ГЛАВА 47. МЫ И МАКС. «УЕДИНЕННОЕ»
Уже в тот миг, когда без малого два с половиной года тому назад Марина привела в мою комнату Макса, моим тогда шестнадцати годам, перевидавшим на своем кратком веку множество самых разнородных людей, с первого мига вошел мне в душу взгляд, ни на чей не похожий, этого замечательнейшего человека. Но я еще была девочка. Теперь Макс встал на пороге моего – уже не отцовского, а собственного, печально-веселого, одинокого очага – после моего замужества, в мои девятнадцать лет. Он был на семнадцать лет старше меня. Он ни слова не спрашивал о пережитом, будто этих лет не было. Это вошла Душа, вглотнувшая и мою, и Маринину, и Сережину, душу Пра -любую. Душа, не замечавшая порогов, начал и концов браков, идущая вольно, уверенно, гипнотически ласково по тенетам человеческих ошибок, переводя этот древний взгляд -Пана? – нет, еще древнее, еще р о д н е е! – на каждого, кто шел навстречу, и в его глазах жил, казалось, ответ на все вопросы, отстаивавшиеся в человеке.

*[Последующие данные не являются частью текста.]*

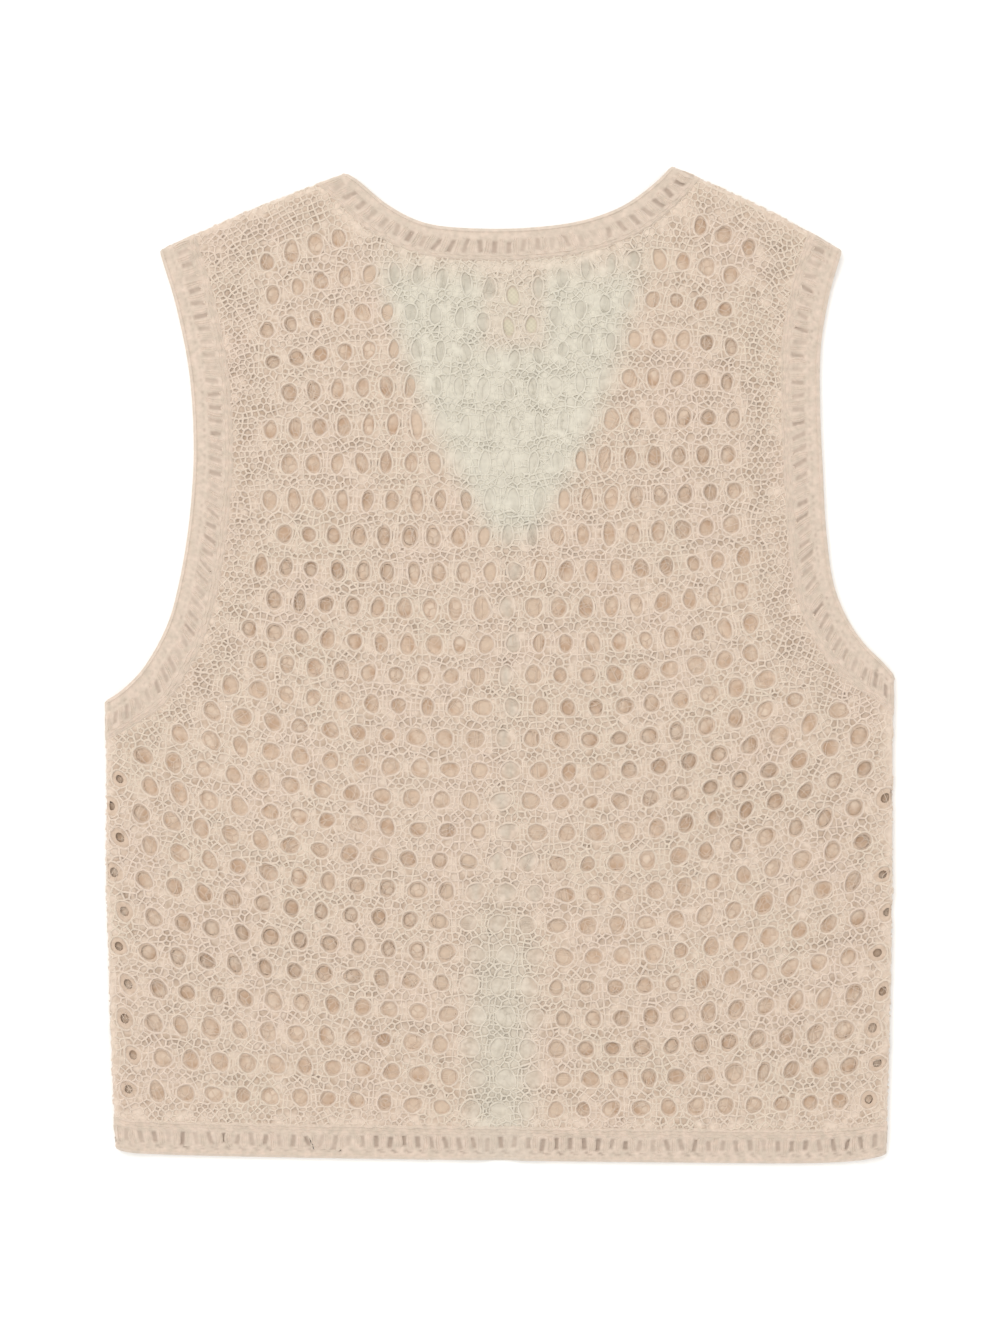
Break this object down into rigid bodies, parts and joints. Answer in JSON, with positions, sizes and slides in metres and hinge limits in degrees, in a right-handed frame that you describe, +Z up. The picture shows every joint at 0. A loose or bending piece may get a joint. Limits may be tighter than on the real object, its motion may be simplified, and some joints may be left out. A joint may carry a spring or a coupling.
{
  "type": "crochet top",
  "caption": "Sleeveless openwork knitted top with an open V front and crocheted bands, laid flat with its back up.",
  "frame": {"origin": "centre of the garment's plan on the surface that it lies on", "axes": "+Y from the hem to the neck, +Z up out of the surface, +X to the right with the back of the garment facing up"},
  "size_m": [0.4336, 0.5466, 0.0073],
  "materials": {
    "net_yarn": "soft brushed yarn, openwork",
    "band_yarn": "soft brushed yarn, crocheted",
    "label_cloth": "plain woven tab"
  },
  "bodies": {
    "root": {"back_panel": "net_yarn", "front_left_panel": "net_yarn", "front_right_panel": "net_yarn", "armhole_left_band": "band_yarn", "armhole_right_band": "band_yarn", "hem_band": "band_yarn", "neck_band": "band_yarn", "neck_label": "label_cloth"}
  },
  "joints": []
}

Большой кажется (среднего роста), широкоплечий и толстый, как бывают коты и медведи, одетый во что-то напоминающее заграничных мальчиков, – куртка с карманами, короткие, под коленом схваченные подобием обшлага, брюки, гетры, горные башмаки. Он стоит на пороге моей комнаты, улыбаясь в свою пожелтевшую от солнца широкую, короткую, кудрявую бороду, широколицый, загорелый, мускулистый, мощный как дерево, но совершенно лишенный тяжести, упругий и легкий, сросшийся со своим бесконечным хождением горными тропинками и киммерийской степью. Темно-русое руно его волос, густокудрявых, и такая же борода не дают увидеть границы его лица, большого, как Зевсово. Он ничего не говорит. Он ждет терпеливо, пока я оденусь, отдам распоряжения няне и девушке, наклонюсь над спящим Андрюшей и мы выйдем на вечерние феодосийские улицы, бродить – к морю ли, на мол, к генуэзским ли крепостям Карантина, по цыганской ли слободке или прочь от всего – в степь. Заходя за Мариной или за мной, он привык ждать, хотя иногда и сердился.
***
На окраине Феодосии дом Нины Александровны Айвазовской.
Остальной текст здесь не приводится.